McAlister’s argument underscores a growing tension within academia as the Trump administration escalates its campaign against DEI with policies that have seen Holocaust remembrance pages stripped from government websites but allowed far-right sentiments to go unchecked.
After receiving the class award, Damsky, who told the Times that referring to him as a Nazi “would not be manifestly wrong,” doubled down on his incendiary messages. He opened an account on X in which he repeatedly posted antisemitic and white supremacist sentiments.
Carliss Chatman, a visiting law professor at the school during the spring semester, told the Times that she was struck by the response to Damsky’s essay in contrast to her experience at the school.
A class Chatman had proposed titled “Race, Entrepreneurship and Inequality” was renamed by the school’s administration to just “Entrepreneurship” before being added to the catalogue.
“I just find it fascinating that this student can write an article, a series of articles that are essentially manifestoes, and that’s free speech,” Chatman said. “But my class can’t be called ‘Race, Entrepreneurship and Inequality.’”
Shortly after arriving at the school, a number of Jewish and Black students approached Chatman with concerns about Damsky.
“We should not be giving awards to things that advocate for white supremacy and white power,” Chatman told the Times, adding that she believed the award had “emboldened” Damsky to begin posting his racist and antisemitic comments on social media.
In one post on X, Damsky argued that President Donald Trump and Secretary of State Marco Rubio were “controlled by Jews,” a group that he called “the common enemy of humanity,” according to the Times.
In dozens of other posts Damsky made from February to April, he described Jewish people as “parasitizing the West,” described immigrants as “invaders” and advocated for a white ethnostate, according to University of Florida student paper The Independent Florida Alligator.
In a post in late March, Damsky wrote that Jews must be “abolished by any means necessary,” which prompted the school on April 3 to suspend him and issue a trespass order against him, barring him from the university property for three years.
The controversy over Damsky’s antisemitic and racist remarks comes as the Trump administration has cracked down on universities over alleged antisemitism on their campuses stemming from pro-Palestinian protests.
Earlier this month, Florida officials rejected a bid from the university to hire the former president of the University of Michigan to helm the school, citing his response to pro-Palestinian protests on his former campus.
The University of Florida has the highest number of Jewish undergraduate students of any public university in the country with a population of 6,500 Jewish students, or 19% of the student body, according to Hillel International.
Following a request for comment from JTA, the University of Florida replied that they could not provide information on student records or disciplinary processes, but shared that on April 3 the University of Florida Police Department issued a trespass warning to “the person in question.” Administrators haven’t said what led to Damsky’s trespass order, which came following scrutiny of his social media.
In a statement, the University of Florida Hillel condemned Damsky’s rhetoric and said that they hoped the school’s administration would review the policy that allowed him to receive the award for his paper.

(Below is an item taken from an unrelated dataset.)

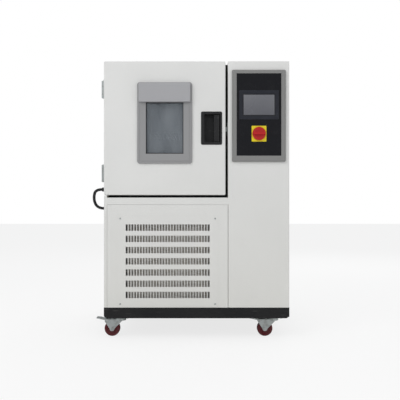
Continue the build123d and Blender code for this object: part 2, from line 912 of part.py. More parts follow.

“There is no place at UF for this type of hateful rhetoric. We are grateful that the university responded by suspending the student, barring him from campus, increasing police presence around the law school, and initiating disciplinary proceedings aimed at expulsion,” the statement read.
“This “book award” was presented automatically to the student with the top grade in the course, which creates a false impression of endorsement of the student’s work. We hope the administrators will take time to review this policy moving forward,” the statement continued.
On March 21, a University of Florida law professor replied to Damsky’s post calling for the elimination of Jewish people, and asked if he would murder her and her family, according to the Alligator.
In response, Damsky wrote, “surely a genocide of all whites should be an even greater outrage than a genocide of all Jews, given the far greater number of whites.”
One 24-year-old Jewish third-year law student who was only identified by his first name, Daniel, told the Alligator in April that he wanted the law school to denounce Damsky’s views and draw a line between offensive speech and calls for violence.
“From my perspective, it just looks like he got away with it for two years until he threatened a faculty member,” Daniel told the Alligator. “It’s been very concerning. It felt like the administration just thought that they could close their eyes and wait for it to go away.”
McAlister addressed communal outcry over the school’s response to Damsky at a town hall meeting in April in which she said that the law school’s reputation was a “foremost concern” and law school leaders were working with “main campus” to address Damsky’s case, according to the Alligator.